Isn’t that fantastic?
I think it is great! It can make your live as an archer so much easier.
Compound bows not only have the pulley system that seperates them from longbows or recurve bows.
Their stabilizers, arrow rests, scopes and sights usually look and function differently as well and are specially designed for compound bows.
Additionally, most compound archers use a mechanical release instead of just using their fingers to draw and release the bowsting.
Mechanical releases get attached to the bowstring and will release the bowstring when the trigger of the release is pulled/pushed.
While they are most common under compound archers, there are recurve bow archers who like using mechanical releases, too.
Learn more about mechanical releases in my article “What Is A Mechanical Release?“!
But you have to be sure that you will practice archery for a long time, and won’t stop after a week or two.
Compound bows are usually more expensive than their brothers, so it would be a waste of money to buy one without using it for a longer time.
No matter with which bow you start, you need to learn how to handle your bow correctly.
Therefore, head over to my archery training to make yourself familiar with all the steps you need to succeed in archery.

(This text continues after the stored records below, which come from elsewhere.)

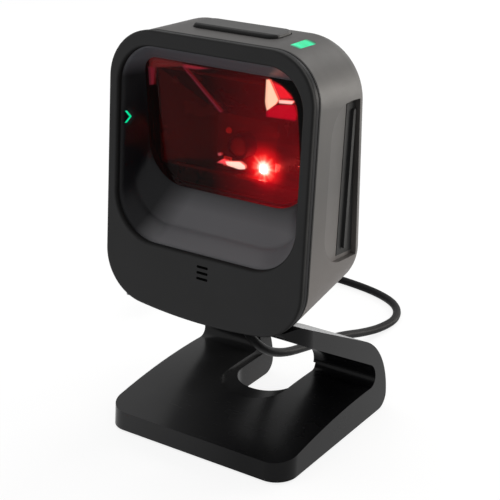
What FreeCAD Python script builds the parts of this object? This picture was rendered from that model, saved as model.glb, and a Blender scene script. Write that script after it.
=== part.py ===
import FreeCAD, Part
import math
import os
import Sketcher

# Upright presentation barcode scanner: an imaging head on a one-piece C-shaped stand.
# Millimetres. The origin is the middle of the footprint, +Z is up and the scanner looks along -Y.
# Head pieces are drawn in the head's own axes: X to the right, Y back from the bezel's front plane
# and Z up the face from the chin. The head is then placed with its resting lean.

Vector = FreeCAD.Vector
Rotation = FreeCAD.Rotation
Placement = FreeCAD.Placement

doc = FreeCAD.newDocument("PresentationScanner")

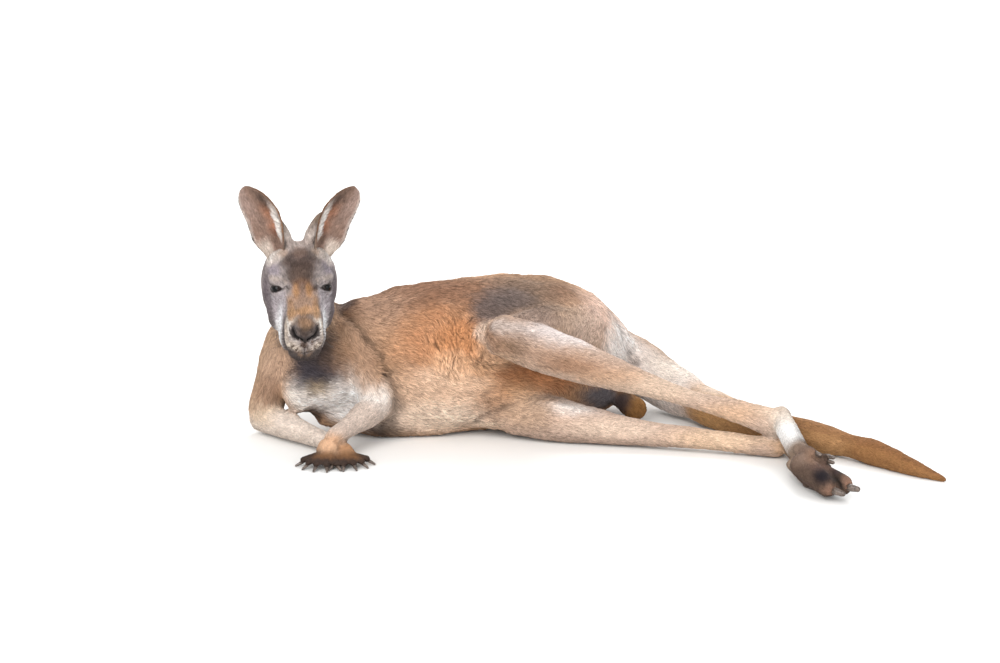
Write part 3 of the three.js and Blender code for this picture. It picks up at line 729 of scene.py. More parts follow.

Don’t pick a draw weight that is too high.
If you struggle to draw the bow, choose a bow with a lower draw weight.
You have to be able to draw the bow without bending your body backwards or sideways.
If it looks like this, your bow is too strong for you:
I know, this video is a bit funny but please take my advice seriously and don’t overestimate yourself.
While there are several health benefits of archery, you can hurt yourself quickly when you do something wrong and don’t stay away from the most common archery mistakes.
The question “What is a compound bow?” has been answered and now I would like to hear from you which bow you prefer.
I personally like the longbow and the recurve bow the best.
I have shot with many different compound bows (borrowed and rented), and I really like the feeling of them, but I haven’t bought one so far.
Crossbows are great fun, too, if you want to mix it up a bit.
If you want to try a compound bow that is well suitable for beginners and advanced archers, I would like to recommend the PSE Stinger Compound Bow to you. Have a look and give it a try!
Don’t forget to let me know in the comments, which is your favorite bow type and if you have any questions, don’t hesitate to ask me below.
I will answer very quickly.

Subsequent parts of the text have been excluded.